"Except the dialogue, I promise you. Having not read those drafts, I can still say with utter confidence that ESB's dialogue was not a Lucas undertaking. Because it was good."
Actually quite a bit of dialogue was carried over from his darfts, you'd be suprised. Dialogue may not be George's strong point but he's hardly as bad as people make him out to be. He wrote almost all the dialogue for American Graffiti save for the Ron Howard scenes with his girlfriend and I thought the dialogue was perfect for the movie. The truth is the dialogue in the prequels and even the original trilogy is purposefully corny because the saga is meant as a tribute to the serials Lucas used to watch as a kid. Luke whining, "I wanted to go to Toshi's Station to get some power converters!" That's not Joss Whedon calibre is it?
ESB was co-written by Leigh Brackett and Lawrence Kasdan. I think it's far and away the best of them, and I attribute much of that to Leigh Brackett, who was a brilliant writer, both of novels and screenplays, including "The Long Goodbye" and "Rio Bravo," plus she held Faulkner's hand when he worked on "The Big Sleep."
Leigh Brackett also took a pass at the first Star Wars as well. However it was Harrison Ford who came up with the best line in Empire. Just before Han was frozen in carbonite Leia says "I love you." and Han was supposed to say "I love you too." but Ford improvised "I know."
Padme : We used to come here for school retreat. We would swim to that island every day. I love the water. We used to lie out on the sand and let the sun dry us and try to guess the names of the birds singing.
Anakin : I don't like sand.
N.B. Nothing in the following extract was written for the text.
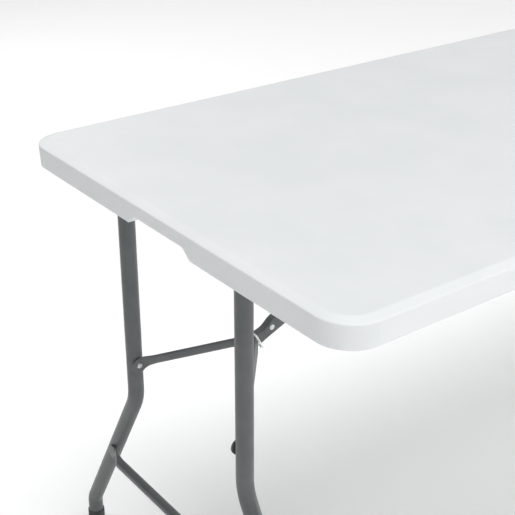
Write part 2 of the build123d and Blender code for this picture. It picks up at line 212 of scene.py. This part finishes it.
def zinc():
    """Bright zinc plate with a faint rolled grain."""
    material, tree, shader = new_material("zinc_plate")
    tone = noise(tree, 130.0, 4.0)
    colour = ramp(tree, tone, (0.3, (0.58, 0.60, 0.62)), (0.7, (0.74, 0.75, 0.76)))
    tree.links.new(colour, shader.inputs["Base Color"])
    shader.inputs["Metallic"].default_value = 1.0
    roughness_range(tree, shader, noise(tree, 400.0), 0.22, 0.38)
    add_bump(tree, shader, [(noise(tree, 1200.0), 0.15, 0.0001)])
    return material


def cap_plastic():
    """Soft dark plastic of the foot caps, scuffed."""
    material, tree, shader = new_material("cap_plastic")
    tone = noise(tree, 90.0, 5.0)
    colour = ramp(tree, tone, (0.35, (0.035, 0.036, 0.038)), (0.75, (0.065, 0.067, 0.070)))
    tree.links.new(colour, shader.inputs["Base Color"])
    roughness_range(tree, shader, noise(tree, 300.0), 0.5, 0.75)
    add_bump(tree, shader, [(noise(tree, 700.0), 0.3, 0.0002)])
    return material


def ring_coating():
    """White vinyl over the wire of the lock rings."""
    material, tree, shader = new_material("ring_coating")
    tone = noise(tree, 200.0)
    colour = ramp(tree, tone, (0.3, (0.90, 0.90, 0.89)), (0.7, (0.96, 0.96, 0.95)))
    tree.links.new(colour, shader.inputs["Base Color"])
    roughness_range(tree, shader, noise(tree, 500.0), 0.25, 0.40)
    return material


def paint(piece, material):
    """Give an object one material, in every slot."""
    if not piece.data.materials:
        piece.data.materials.append(material)
    for slot in piece.material_slots:
        slot.material = material


def add_piece(name, bm, body, finish, nodes=()):
    """Turn a bmesh into an object that rides on a body, wears a finish and stands for CAD nodes."""
    mesh = bpy.data.meshes.new(name)
    bmesh.ops.recalc_face_normals(bm, faces=bm.faces)
    bm.to_mesh(mesh)
    bm.free()
    mesh.shade_smooth()
    mesh.set_sharp_from_angle(angle=SHARP_ANGLE)
    piece = bpy.data.objects.new(name, mesh)
    bpy.context.scene.collection.objects.link(piece)
    paint(piece, finishes[finish])
    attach(piece, body)
    if nodes:
        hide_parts(*nodes)


def corners(node):
    """Low and high corners of a CAD node's box."""
    low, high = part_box(node)
    return Vector(low), Vector(high)


def middle_of(node):
    """Middle of a CAD node's box."""
    low, high = corners(node)
    return (low + high) / 2


def towards(direction):
    """Rotation that turns +Z towards a direction."""
    return Vector((0, 0, 1)).rotation_difference(Vector(direction)).to_matrix()


def full_turn(steps):
    """Angles that go once round in even steps."""
    return [2 * math.pi * k / steps for k in range(steps)]


def skin_between(bm, lower, upper):
    """Join two closed rings of vertices with quads."""
    count = len(lower)
    for i in range(count):
        j = (i + 1) % count
        bm.faces.new((lower[i], lower[j], upper[j], upper[i]))


def turned(bm, profile, foot, axis, steps):
    """Solid of revolution from (radius, height) points that start and end on the axis."""
    turn = towards(axis)
    tips = [bm.verts.new(Vector(foot) + turn @ Vector((0, 0, profile[i][1]))) for i in (0, -1)]
    rings = []
    for radius, height in profile[1:-1]:
        spots = [Vector((radius * math.cos(a), radius * math.sin(a), height)) for a in full_turn(steps)]
        rings.append([bm.verts.new(Vector(foot) + turn @ spot) for spot in spots])
    for lower, upper in zip(rings, rings[1:]):
        skin_between(bm, lower, upper)
    for i in range(steps):
        j = (i + 1) % steps
        bm.faces.new((tips[0], rings[0][j], rings[0][i]))
        bm.faces.new((tips[1], rings[-1][i], rings[-1][j]))


def softened(node):
    """Copy of a CAD node with its sheet-metal edges broken."""
    bm = bmesh.new()
    bm.from_mesh(frame["nodes"][node].data)
    bmesh.ops.remove_doubles(bm, verts=bm.verts, dist=MERGE_DISTANCE)
    bmesh.ops.dissolve_limit(bm, angle_limit=FLAT_ANGLE, verts=bm.verts, edges=bm.edges)
    sharp = [edge for edge in bm.edges if edge.is_manifold and edge.calc_face_angle() > SHARP_ANGLE]
    bmesh.ops.bevel(
        bm,
        geom=sharp,
        offset=BROKEN_EDGE,
        segments=2,
        profile=0.5,
        affect="EDGES",
        clamp_overlap=True,
    )
    return bm


def recess_depth(x, y):
    """Depth of a cross recess below the dome of a screw head."""
    along, across = max(abs(x), abs(y)), min(abs(x), abs(y))
    if along >= RECESS_REACH:
        return 0.0
    edge = min(1.0, max(0.0, (RECESS_HALF_WIDTH - across) / RECESS_SOFTNESS))
    return RECESS_DEPTH * edge * min(1.0, (RECESS_REACH - along) / (RECESS_REACH * RECESS_RAMP))


def screw_head(bm, seat, outward, shank):
    """Pan-head screw with a cross recess, its head standing outward from the seat."""
    turn = towards(outward)

    def place(radius, angle, height=None):
        x, y = radius * math.cos(angle), radius * math.sin(angle)
        if height is None:
            dome = HEAD_HEIGHT * (1.0 - (radius / HEAD_RADIUS) ** HEAD_FLATNESS) ** HEAD_FALL
            height = dome - recess_depth(x, y)
        return bm.verts.new(Vector(seat) + turn @ Vector((x, y, height)))

    angles = full_turn(HEAD_STEPS)
    radii = [HEAD_RADIUS * row / HEAD_ROWS for row in range(1, HEAD_ROWS + 1)]
    rings = [[place(radius, angle) for angle in angles] for radius in radii]
    rings.append([place(SHANK_RADIUS, angle, 0.0) for angle in angles])
    rings.append([place(SHANK_RADIUS, angle, -shank) for angle in angles])
    for inner, outer in zip(rings, rings[1:]):
        skin_between(bm, outer, inner)
    top, tip = place(0.0, 0.0), place(0.0, 0.0, -shank)
    for i in range(HEAD_STEPS):
        j = (i + 1) % HEAD_STEPS
        bm.faces.new((top, rings[0][i], rings[0][j]))
        bm.faces.new((tip, rings[-1][j], rings[-1][i]))


def make_pivot_screws(end):
    """Two screws under each pivot clip."""
    node = f"{end}_pivot_screws"
    low, high = corners(node)
    bm = bmesh.new()
    for side in ("front", "back"):
        across = middle_of(f"{end}_pivot_clip_{side}").y
        for step in (-CLIP_SCREW_STEP, CLIP_SCREW_STEP):
            seat = ((low.x + high.x) / 2, across + step, low.z + HEAD_HEIGHT)
            screw_head(bm, seat, (0, 0, -1), high.z - low.z - HEAD_HEIGHT)
    add_piece(f"{end}_pivot_screw_heads", bm, "top", "zinc_steel", [node])


def make_anchor_screws(end):
    """A screw at each corner of the anchor bracket's base."""
    node = f"{end}_anchor_screws"
    low, high = corners(node)
    bm = bmesh.new()
    for x in (low.x + HEAD_RADIUS, high.x - HEAD_RADIUS):
        for y in (low.y + HEAD_RADIUS, high.y - HEAD_RADIUS):
            screw_head(bm, (x, y, low.z + HEAD_HEIGHT), (0, 0, -1), high.z - low.z - HEAD_HEIGHT)
    add_piece(f"{end}_anchor_screw_heads", bm, "top", "zinc_steel", [node])


def make_arm_screws(end):
    """The screw through each arm's foot, its head towards the middle of the table."""
    node = f"{end}_arm_screws"
    low, high = corners(node)
    bm = bmesh.new()
    for side, tip in ((-1, low.y), (1, high.y)):
        seat = ((low.x + high.x) / 2, tip - side * ARM_SHANK, (low.z + high.z) / 2)
        screw_head(bm, seat, (0, -side, 0), ARM_SHANK)
    add_piece(f"{end}_arm_screw_heads", bm, f"{end}_brace", "zinc_steel", [node])


def make_rivet(end):
    """Knee rivet with a domed head each side."""
    node = f"{end}_knee_rivet"
    low, high = corners(node)
    radius = (high.z - low.z) / 2
    half = (high.y - low.y) / 2
    neck = half - RIVET_HEAD_HEIGHT
    dome = [(radius * math.sin(t), neck + RIVET_HEAD_HEIGHT * math.cos(t)) for t in DOME_ANGLES]
    upper = [(0.0, half)] + dome + [(radius * RIVET_SHANK_SHARE, neck)]
    profile = upper + [(r, -h) for r, h in reversed(upper)]
    bm = bmesh.new()
    turned(bm, profile, middle_of(node), (0, 1, 0), RIVET_STEPS)
    add_piece(f"{end}_rivet_domes", bm, f"{end}_link", "zinc_steel", [node])


def cap_profile(radius, height):
    """Half section of a foot cap, from the middle of its sole to the middle of its bore's floor."""
    profile = [(0.0, 0.0)] + [(radius - inward, up) for inward, up in CAP_SOLE]
    for k in range(CAP_GROOVES):
        base = CAP_FIRST_GROOVE + k * CAP_GROOVE_PITCH
        floor_start = base + CAP_GROOVE_EASE
        floor_end = floor_start + CAP_GROOVE_FLAT
        profile += [
            (radius, base),
            (radius - CAP_GROOVE_DEPTH, floor_start),
            (radius - CAP_GROOVE_DEPTH, floor_end),
            (radius, floor_end + CAP_GROOVE_EASE),
        ]
    profile += [(radius - inward, height + up) for inward, up in CAP_LIP]
    bore = radius - CAP_WALL
    return profile + [(bore, height), (bore, CAP_FLOOR), (0.0, CAP_FLOOR)]


def make_foot_caps(end):
    """Grooved plastic caps over the feet."""
    for side in ("front", "back"):
        node = f"{end}_foot_cap_{side}"
        low, high = corners(node)
        middle = middle_of(node)
        bm = bmesh.new()
        profile = cap_profile((high.x - low.x) / 2, high.z - low.z)
        turned(bm, profile, (middle.x, middle.y, low.z), (0, 0, 1), CAP_STEPS)
        add_piece(f"{end}_ribbed_cap_{side}", bm, f"{end}_legs", "foot_plastic", [node])


def weld_bead(bm, path):
    """Closed bead of weld along a loop of points, with the ripples that the torch leaves."""
    rings = []
    count = len(path)
    for i, spot in enumerate(path):
        ahead = (path[(i + 1) % count] - path[i - 1]).normalized()
        side = ahead.cross(WELD_REFERENCE).normalized()
        up = side.cross(ahead)
        ripple = abs(math.sin(math.pi * WELD_RIPPLES * i / count))
        swell = WELD_RADIUS * (1.0 - WELD_RIPPLE_SHARE + WELD_RIPPLE_SHARE * ripple)
        ring = [spot + swell * (math.cos(a) * side + math.sin(a) * up) for a in full_turn(WELD_SIDES)]
        rings.append([bm.verts.new(point) for point in ring])
    for lower, upper in zip(rings, rings[1:] + rings[:1]):
        skin_between(bm, lower, upper)


def make_leg_welds(end):
    """Weld beads on the saddle curves where the legs meet the pivot tube."""
    pivot = middle_of(f"{end}_pivot_tube")
    low, high = corners(f"{end}_pivot_tube")
    radius = (high.z - low.z) / 2
    for side, way in (("front", -1), ("back", 1)):
        leg_low, leg_high = corners(f"{end}_leg_tube_{side}")
        inner = leg_low.y if way > 0 else leg_high.y
        middle = inner + way * radius
        path = []
        for angle in full_turn(WELD_STEPS):
            across = radius * math.sin(angle)
            drop = math.hypot(across, WELD_EASE)
            path.append(Vector((pivot.x + radius * math.cos(angle), middle + across, pivot.z - drop)))
        bm = bmesh.new()
        weld_bead(bm, path)
        add_piece(f"{end}_pivot_weld_{side}", bm, f"{end}_legs", "powder_coat")


def soften_hardware(end):
    """Pressed and cut metal pieces with their edges broken."""
    for kind in PRESSED:
        node = f"{end}_{kind}"
        add_piece(f"{node}_shaped", softened(node), bodies[node], slots[node], [node])


def add_area_light(name, place, target, size, power):
    """Soft square light that looks at a point."""
    data = bpy.data.lights.new(name, "AREA")
    data.size = size
    data.energy = power
    lamp = bpy.data.objects.new(name, data)
    lamp.location = place
    lamp.rotation_euler = (Vector(target) - Vector(place)).to_track_quat("-Z", "Y").to_euler()
    bpy.context.scene.collection.objects.link(lamp)


def add_sun(name, strength, spread):
    """Light that falls straight down, the same over the whole floor."""
    data = bpy.data.lights.new(name, "SUN")
    data.energy = strength
    data.angle = spread
    bpy.context.scene.collection.objects.link(bpy.data.objects.new(name, data))


def make_sky():
    """Dark sky with a pale haze at the horizon."""
    world = bpy.data.worlds.new("studio")
    bpy.context.scene.world = world
    world.use_nodes = True
    tree = world.node_tree
    place = tree.nodes.new("ShaderNodeTexCoord")
    split = tree.nodes.new("ShaderNodeSeparateXYZ")
    tree.links.new(place.outputs["Generated"], split.inputs["Vector"])
    haze = (math.sin(HAZE_LOW), HAZE_TONE)
    sky = (math.sin(HAZE_HIGH), SKY_TONE)
    colour = ramp(tree, split.outputs["Z"], haze, sky)
    tree.links.new(colour, tree.nodes["Background"].inputs["Color"])


def make_floor():
    """Pale floor that glows a little, so it stays near white."""
    bpy.ops.mesh.primitive_plane_add(size=FLOOR_SIZE)
    floor = bpy.context.object
    floor.name = "studio_floor"
    material, _, shader = new_material("studio_floor")
    shader.inputs["Base Color"].default_value = FLOOR_TONE
    shader.inputs["Roughness"].default_value = FLOOR_ROUGHNESS
    shader.inputs["Emission Color"].default_value = (1.0, 1.0, 1.0, 1.0)
    shader.inputs["Emission Strength"].default_value = FLOOR_GLOW
    paint(floor, material)


def make_camera():
    """Camera that looks along its yaw and pitch."""
    data = bpy.data.cameras.new("camera")
    data.sensor_width = SENSOR
    data.lens = CAMERA_LENS
    camera = bpy.data.objects.new("camera", data)
    camera.location = CAMERA_PLACE
    level = math.cos(CAMERA_PITCH)
    ahead = Vector((math.sin(CAMERA_YAW) * level, math.cos(CAMERA_YAW) * level, -math.sin(CAMERA_PITCH)))
    camera.rotation_euler = ahead.to_track_quat("-Z", "Y").to_euler()
    bpy.context.scene.collection.objects.link(camera)
    bpy.context.scene.camera = camera


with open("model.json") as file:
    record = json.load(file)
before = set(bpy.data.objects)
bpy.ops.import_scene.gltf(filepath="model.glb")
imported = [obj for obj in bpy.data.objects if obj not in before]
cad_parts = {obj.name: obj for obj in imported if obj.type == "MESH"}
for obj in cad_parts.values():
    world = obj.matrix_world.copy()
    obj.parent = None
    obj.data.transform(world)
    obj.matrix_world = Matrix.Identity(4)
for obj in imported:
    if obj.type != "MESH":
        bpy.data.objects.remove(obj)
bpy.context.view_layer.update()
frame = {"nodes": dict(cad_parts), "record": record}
slots = {entry["node"]: entry["material_slot"] for entry in frame["record"]["subparts"]}
groups = frame["record"]["behaviour"]["bodies"]
bodies = {node: body for body, members in groups.items() for node in members}

bpy.context.scene.view_settings.view_transform = "Standard"
make_sky()
make_floor()
for name, (place, target, size, power) in LAMPS.items():
    add_area_light(name, place, target, size, power)
add_sun("overhead", OVERHEAD_STRENGTH, OVERHEAD_SPREAD)
make_camera()

finishes = {
    "moulded_top": moulded_plastic(),
    "powder_coat": powder_coat(),
    "zinc_steel": zinc(),
    "foot_plastic": cap_plastic(),
    "ring_coating": ring_coating(),
}
for node, slot in slots.items():
    paint(frame["nodes"][node], finishes[slot])

for end in ENDS:
    make_pivot_screws(end)
    make_anchor_screws(end)
    make_arm_screws(end)
    make_rivet(end)
    make_foot_caps(end)
    make_leg_welds(end)
    soften_hardware(end)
It's coarse and rough and irritating and it gets everywhere. Not like here. Here everything is soft and smooth.
So Tim wrote Phantom Menace too, huh?
Okay that's just blasphemy.
Someone get me a rail. I need to run Kristin out of thread on it.
Vader: Luke, I don't like sand.
Luke: NOOOOOOOOO!!!!
Vowel fight! Vowel fight! It's the Battle of the Kr[i,e]stens!
ESB was co-written by Leigh Brackett and Lawrence Kasdan. I think it's far and away the best of them, and I attribute much of that to Leigh Brackett, who was a brilliant writer, both of novels and screenplays, including "The Long Goodbye" and "Rio Bravo," plus she held Faulkner's hand when he worked on "The Big Sleep."
More germane, she was a veteran of space opera from the pulps like
Planet Stories.
Which was a more swashbuckling/not so scientific pulp. Now if only CL Moore could've worked on a few episodes of
Farscape...
I declare P-C thread winner.
Now if only CL Moore could've worked on a few episodes of Farscape...
Amen.
Or if Leigh Brackett, with her sf and the screenwriting chops, could have lived to write post-Star Wars films.